By 1666, the currency situation in the Polish–Lithuanian Commonwealth was one of profound crisis and debasement, a direct consequence of the devastating series of mid-century conflicts known as The Deluge (1648-1667). To finance wars against the Cossacks, Swedes, Russians, and Transylvanians, the state mints, particularly those in Kraków, Ujazdów, and Vilnius, engaged in rampant coinage debasement. The treasury, operating under short-term leases (
arenda), dramatically reduced the silver content in coins like the
tymf and the smaller
szeląg, flooding the economy with inferior money while the old, full-value coins were hoarded or melted down.
This monetary chaos led to Gresham's Law in action, where "bad money drives out good," crippling domestic trade and credit. The situation was exacerbated by the widespread circulation of foreign coins and counterfeit money. The resulting hyperinflation destroyed savings, eroded trust in the currency, and placed a particularly heavy burden on the peasantry and townsfolk, who faced skyrocketing prices for basic goods while their fixed incomes in debased coinage lost value. The
szlachta (nobility) also suffered, as their rents, often fixed in nominal terms, plummeted in real value.
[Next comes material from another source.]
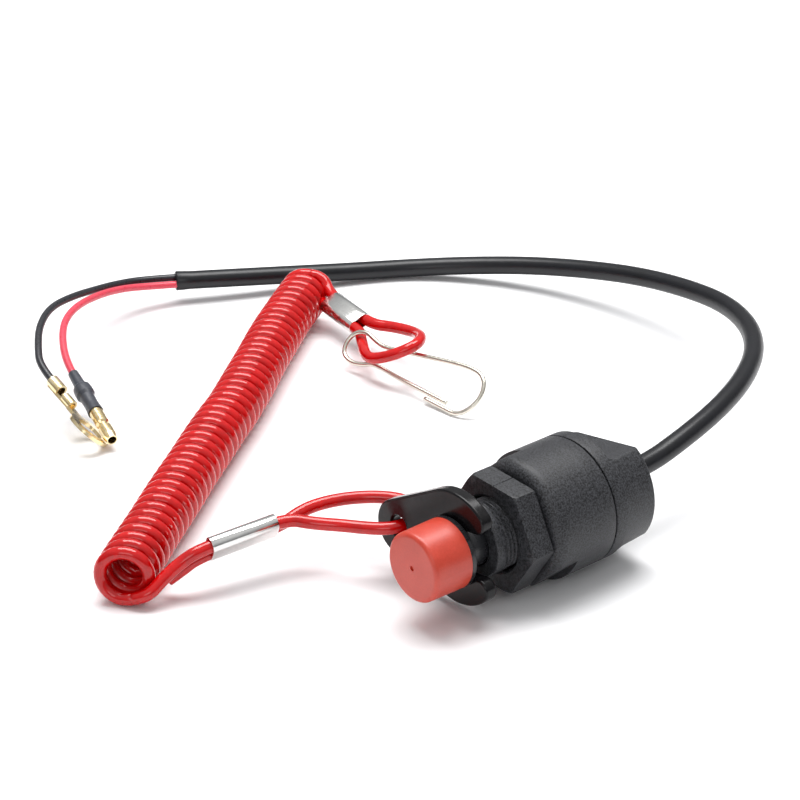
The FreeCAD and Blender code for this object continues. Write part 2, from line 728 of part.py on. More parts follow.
# Lanyard: cord round the clip and through the near sleeve, twice, with its tail and the strand to the coil
near_axis = Vector(2.8, 14.8, 1.4)
near_axis.normalize()
near_start = Vector(-38.6, -48.2, -4.6)
near_level = Vector(near_axis.y, -near_axis.x, 0)
near_level.normalize()
near_lean = math.radians(120)
near_side = near_level * math.cos(near_lean) + near_axis.cross(near_level) * math.sin(near_lean)
strand_offset = cord_radius.value + sleeve_gap.value / 2
near_stop = near_start + near_axis * near_sleeve_length.value
near_tail = near_start + near_side * strand_offset
near_tail_stop = near_stop + near_side * strand_offset
near_lead = near_start - near_side * strand_offset
near_lead_stop = near_stop - near_side * strand_offset
switch_loop_route = [
    (-40.9, -55.8, -8.6),
    tuple(near_tail - near_axis * 2.2),
    tuple(near_tail_stop + near_axis * 1.5),
    (-36.0, -25.3, -2.2),
    (-33.7, -18.7, -1.5),
    (-29.6, -12.6, -1.2),
    (-24.6, -8.5, -1.2),
    (-19.7, -8.1, -1.4),
    (-16.9, -11.2, -1.7),
    (-17.3, -16.6, -2.2),
    (-21.4, -19.9, -2.7),
    (-26.6, -22.9, -3.1),
    (-31.5, -27.0, -3.2),
    tuple(near_lead_stop + near_axis * 2.2),
    tuple(near_lead - near_axis * 2.0),
    (-40.6, -54.0, -6.6),
    (-41.9, -58.9, -9.9),
]
cord("switch_loop", switch_loop_route, cord_radius.value)

# The coiled part of the lanyard, as the closed outer shape of its turns
coil_height = floor.value + coil_radius.value
coil_route = [
    (-46.7, -65.6, coil_height),
    (-84.2, -13.2, coil_height),
    (-91.3, -1.8, coil_height),
    (-133.6, 51.8, coil_height),
]
cord("lanyard_coil", coil_route, coil_radius.value)

# Snap hook: one bent wire in a leaning plane, its eye round the cord of the far loop
eye_centre = Vector(-97.5, 40.8, floor.value + 5.6)
hook_along = Vector(0.992, 0.124, -0.023)
hook_across = Vector(-0.067, 0.675, 0.735)
hook_normal = hook_along.cross(hook_across)
hook_normal.normalize()
hook_across = hook_normal.cross(hook_along)
hook_outline = [
    (30.3, -3.9),
    (16.0, -3.2),
    (6.4, -2.1),
    (3.4, -3.5),
    (0.0, -4.1),
    (-3.2, -3.0),
    (-4.1, 0.0),
    (-3.1, 3.1),
    (0.0, 4.2),
    (3.3, 3.1),
    (6.8, 2.3),
    (17.0, 4.0),
    (33.0, 6.3),
    (37.2, 4.2),
    (38.2, -0.6),
    (35.0, -5.6),
    (29.5, -5.35),
    (24.0, -5.0),
]
hook_route = [tuple(eye_centre + hook_along * u + hook_across * v) for u, v in hook_outline]
cord("snap_hook", hook_route, hook_wire.value)

# The cord of the far loop: from the coil through the far sleeve, through the hook's eye and back
far_axis = Vector(13.6, -2.0, -0.4)
far_axis.normalize()
far_start = Vector(-119.5, 50.2, -7.0)
far_level = Vector(-far_axis.y, far_axis.x, 0)
far_level.normalize()
far_upward = far_axis.cross(far_level)
far_lean = math.radians(22)
far_side = far_level * math.cos(far_lean) + far_upward * math.sin(far_lean)
far_stop = far_start + far_axis * far_sleeve_length.value
through_eye = Vector(-0.712, 0.702, 0.038)
through_eye.normalize()
hook_loop_route = [
    (-126.4, 54.0, -3.4),
    tuple(far_start + far_side * strand_offset - far_axis * 2.6),
    tuple(far_stop + far_side * strand_offset + far_axis * 2.2),
    (-97.8, 52.0, -6.5),
    (-90.6, 52.2, -5.3),
    (-84.6, 49.5, -3.6),
    (-81.0, 44.7, -2.9),
    (-83.6, 40.8, -4.9),
    (-87.6, 39.0, -7.0),
    (-91.8, 38.2, -8.2),
    tuple(eye_centre + through_eye * 5.4),
    tuple(far_stop - far_side * strand_offset + far_axis * 2.2),
    tuple(far_start - far_side * strand_offset - far_axis * 2.0),
]
cord("hook_loop", hook_loop_route, cord_radius.value)


def crimp_sleeve(label, start, axis, side, length):
    """A flattened tube round two strands that lie side by side."""
    across = axis.cross(side)
    across.normalize()

    def oval(radius):
        """A stadium section that holds both strands."""
        left = start - side * strand_offset
        right = start + side * strand_offset
        edges = [
            Part.LineSegment(left + across * radius, right + across * radius).toShape(),
            Part.Arc(right + across * radius, right + side * radius, right - across * radius).toShape(),
            Part.LineSegment(right - across * radius, left - across * radius).toShape(),
            Part.Arc(left - across * radius, left - side * radius, left + across * radius).toShape(),
        ]
        return Part.Face(Part.Wire(edges)).extrude(axis * length)

    inside = cord_radius.value + sleeve_gap.value
    shape = oval(inside + sleeve_wall.value).cut(oval(inside))
    feature = doc.addObject("Part::Feature", label + "_tube")
    feature.Shape = shape
    return keep(feature, label)


crimp_sleeve("near_sleeve", near_start, near_axis, near_side, near_sleeve_length.value)
crimp_sleeve("far_sleeve", far_start, far_axis, far_side, far_sleeve_length.value)


along_x = Vector(1, 0, 0)


def facing(axis, flat):
    """The rotation that lays local +X along an axis and local +Z near a flat's normal."""
    along = Vector(axis)
    along.normalize()
    across = flat.cross(along)
    across.normalize()
    return Rotation(along, across, along.cross(across), "XYZ")


def revolved(profile):
    """A round solid about +X from the radius and the place along X of each corner."""
    points = [Vector(place, radius, 0) for radius, place in profile]
    return Part.Face(Part.makePolygon(points + [points[0]])).revolve(Vector(), along_x, 360)


def placed(label, shape, base, rotation):
    """A finished piece from a shape made along its own +X."""
    feature = doc.addObject("Part::Feature", label + "_shape")
    feature.Shape = shape
    feature.Placement = Placement(base, rotation)
    return keep(feature, label)


# Bullet terminal on the red wire, in its insulating boot
bullet_axis = Vector(23.8, -6.4, -5.2)
bullet_axis.normalize()
wire_end = Vector(*red_route[-1])
bullet_turn = facing(bullet_axis, Vector(0, 0, 1))
bump_start = boot_length.value * 0.39
bump_stop = boot_length.value * 0.62
socket_start = boot_length.value - bullet_seat.value
boot_profile = [
    (wire_radius.value + seat_gap.value, 0),
    (boot_neck.value, 0),
    (boot_neck.value + 0.2, bump_start - 1),
    (boot_bump.value - 0.1, bump_start),
    (boot_bump.value, bump_start + 1),
    (boot_bump.value, bump_stop - 0.9),
    (boot_radius.value + 0.1, bump_stop),
    (boot_radius.value, bump_stop + 3),
    (boot_radius.value + 0.2, boot_length.value),
    (bullet_shank.value + seat_gap.value, boot_length.value),
    (bullet_shank.value + seat_gap.value, socket_start),
    (wire_radius.value + seat_gap.value, socket_start),
]
placed("bullet_boot", revolved(boot_profile), wire_end - bullet_axis * 0.5, bullet_turn)
bullet_bare = bullet_seat.value
bullet_tip = bullet_bare + bullet_length.value
bullet_profile = [
    (0, 0),
    (bullet_shank.value, 0),
    (bullet_shank.value, bullet_bare),
    (bullet_radius.value, bullet_bare),
    (bullet_radius.value, bullet_bare + 4.4),
    (bullet_radius.value - 0.45, bullet_bare + 4.9),
    (bullet_radius.value - 0.45, bullet_bare + 5.7),
    (bullet_radius.value, bullet_bare + 6.2),
    (bullet_radius.value, bullet_tip - 1.6),
    (bullet_bore.value + 0.3, bullet_tip),
    (bullet_bore.value, bullet_tip),
    (bullet_bore.value, bullet_bare + 3.0),
    (0, bullet_bare + 3.0),
]
bullet_base = wire_end - bullet_axis * 0.5 + bullet_axis * socket_start
placed("bullet_terminal", revolved(bullet_profile), bullet_base, bullet_turn)

# Ring terminal on the black wire
lug_axis = Vector(0.9605, -0.0558, -0.2728)
lug_axis.normalize()
lug_flat = Vector(0.306, 0.638, 0.707)
lug_turn = facing(lug_axis, lug_flat)
lug_base = Vector(-123.2, -29.1, -4.3)
lug_inner = wire_radius.value + seat_gap.value
sheet_level = -lug_grip.value
sheet_top = sheet_level + lug_sheet.value
grip = Part.makeCylinder(lug_grip.value, lug_grip_length.value, Vector(), along_x)
barrel_axis = Vector(lug_barrel_start.value, 0, sheet_level + lug_barrel.value)
barrel = Part.makeCylinder(lug_barrel.value, lug_barrel_length.value, barrel_axis, along_x)
strip_width = lug_barrel.value * 1.5
tongue_width = lug_barrel.value * 2.2
strip = Part.makeBox(lug_reach.value - 1, strip_width, lug_sheet.value,
                     Vector(0.5, -strip_width / 2, sheet_level))
tongue_start = lug_barrel_start.value + lug_barrel_length.value
tongue = Part.makeBox(lug_reach.value - tongue_start, tongue_width, lug_sheet.value,
                      Vector(tongue_start, -tongue_width / 2, sheet_level))
ring = Part.makeCylinder(lug_ring.value, lug_sheet.value, Vector(lug_reach.value, 0, sheet_level))
lug = grip.fuse([barrel, strip, tongue, ring])
lug = lug.cut(Part.makeCylinder(lug_inner, lug_grip_length.value + 2, Vector(-1, 0, 0), along_x))
lug = lug.cut(Part.makeCylinder(lug_hole.value, 4, Vector(lug_reach.value, 0, sheet_level - 1)))
strands = Part.makeCylinder(lug_barrel.value - 0.5, lug_barrel_length.value + 1, barrel_axis - along_x * 0.5, along_x)
lug = lug.cut(strands)
placed("ring_terminal", lug.removeSplitter(), lug_base, lug_turn)

doc.recompute()
problems = []
for item in doc.Objects:
    if "Invalid" in item.State or "Error" in item.State:
        problems.append("%s: %s" % (item.Name, item.State))
labels = [piece.Label for piece in pieces]
if len(set(labels)) != len(labels):
    problems.append("two pieces share a label")
for piece in pieces:
    shape = piece.Shape
    if shape.isNull() or not shape.isValid() or shape.Volume <= 0:
        problems.append("%s has no valid solid" % piece.Label)
    elif len(shape.Solids) != 1:
        problems.append("%s has %d solids" % (piece.Label, len(shape.Solids)))
if problems:
    raise RuntimeError("; ".join(problems))

os.makedirs("parts", exist_ok=True)
for piece in pieces:
    piece.Shape.exportStep(os.path.join("parts", piece.Label + ".step"))
print("%d pieces written" % len(pieces))
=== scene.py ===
"""Looks of an engine kill switch with a coiled lanyard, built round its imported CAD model.

Sizes in the classes are millimetres in the part's frame: the switch axis is +Y, the red button
faces -Y, and +Z is up. Blender objects are metres, so points are scaled once, when a mesh is made.
"""

import logging
import math
from collections.abc import Callable, Iterable, Sequence
from dataclasses import dataclass, field
from enum import Enum

import bpy
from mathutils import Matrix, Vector


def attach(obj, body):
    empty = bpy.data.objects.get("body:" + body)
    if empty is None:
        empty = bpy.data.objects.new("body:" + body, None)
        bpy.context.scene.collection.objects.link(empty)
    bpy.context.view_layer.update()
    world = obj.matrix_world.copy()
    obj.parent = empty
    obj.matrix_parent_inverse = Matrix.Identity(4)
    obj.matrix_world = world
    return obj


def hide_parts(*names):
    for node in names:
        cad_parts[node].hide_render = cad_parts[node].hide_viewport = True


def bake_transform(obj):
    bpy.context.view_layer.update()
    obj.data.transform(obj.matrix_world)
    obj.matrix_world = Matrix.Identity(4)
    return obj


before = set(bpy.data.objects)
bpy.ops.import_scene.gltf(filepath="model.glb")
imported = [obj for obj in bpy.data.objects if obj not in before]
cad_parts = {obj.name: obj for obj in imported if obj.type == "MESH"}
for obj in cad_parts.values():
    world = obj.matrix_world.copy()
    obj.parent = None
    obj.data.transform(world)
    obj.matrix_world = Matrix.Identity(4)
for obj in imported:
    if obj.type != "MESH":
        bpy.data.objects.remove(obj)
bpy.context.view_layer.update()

log = logging.getLogger("kill_switch")

MM = 0.001
# Ranges of the noise over which the colour and the gloss run from end to end
COLOUR_RANGE = (0.36, 0.64)
GLOSS_RANGE = (0.3, 0.7)
# How far red, green and blue light travel inside a plastic, as shares of the longest way
SCATTER_SHARES = (1.0, 0.25, 0.2)
# A flat wall counts in the directions that meet it within 1 / WALL_SHARE radii
WALL_SHARE = 0.2
# Distance between two rings that make one crisp step
HAIR = 0.001

Point = tuple[float, float, float]
Outline = Sequence[tuple[float, float]]


class Body(Enum):
    """The moving bodies of the part."""

    SWITCH = "switch"
    BUTTON = "button"
    NUT = "nut"
    CLIP = "clip"
    HOOK = "hook"


def linear(code: str) -> tuple[float, ...]:
    """Turn an sRGB hex value into a linear colour.

    Args:
        code: Six hex digits after a hash sign.

    Returns:
        Red, green, blue and full opacity.
    """
    shares = [int(code[start:start + 2], 16) / 255 for start in (1, 3, 5)]
    red, green, blue = (
        share / 12.92 if share <= 0.04045 else ((share + 0.055) / 1.055) ** 2.4 for share in shares
    )
    return red, green, blue, 1.0


def add_node(tree: bpy.types.NodeTree, kind: str, inputs: dict[str | int, object] | None = None,
             **settings: object) -> bpy.types.Node:
    """Add a shader node with its settings and its links.

    Args:
        tree: The node tree that gets the node.
        kind: The node's type name.
        inputs: A value, or the output socket that feeds it, for each named input.
        settings: The node's own properties.

    Returns:
        The new node.
    """
    node = tree.nodes.new(kind)
    for name, value in settings.items():
        setattr(node, name, value)
    for name, value in (inputs or {}).items():
        if isinstance(value, bpy.types.NodeSocket):
            tree.links.new(value, node.inputs[name])
        else:
            node.inputs[name].default_value = value
    return node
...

The year 1666 itself fell in a brief lull between war phases, but no effective monetary reform was enacted. The government of King John II Casimir Vasa was politically and financially paralyzed, unable to consolidate the debt or regain control over the mints. The monetary system remained a patchwork of discredited domestic coins and foreign currency until the more comprehensive, though still only partially successful, reforms attempted under King John III Sobieski in the 1670s. Thus, the currency of 1666 symbolized the Commonwealth's deeper political weakness—the inability of the central authority to assert fiscal control over a nobility suspicious of strong royal power.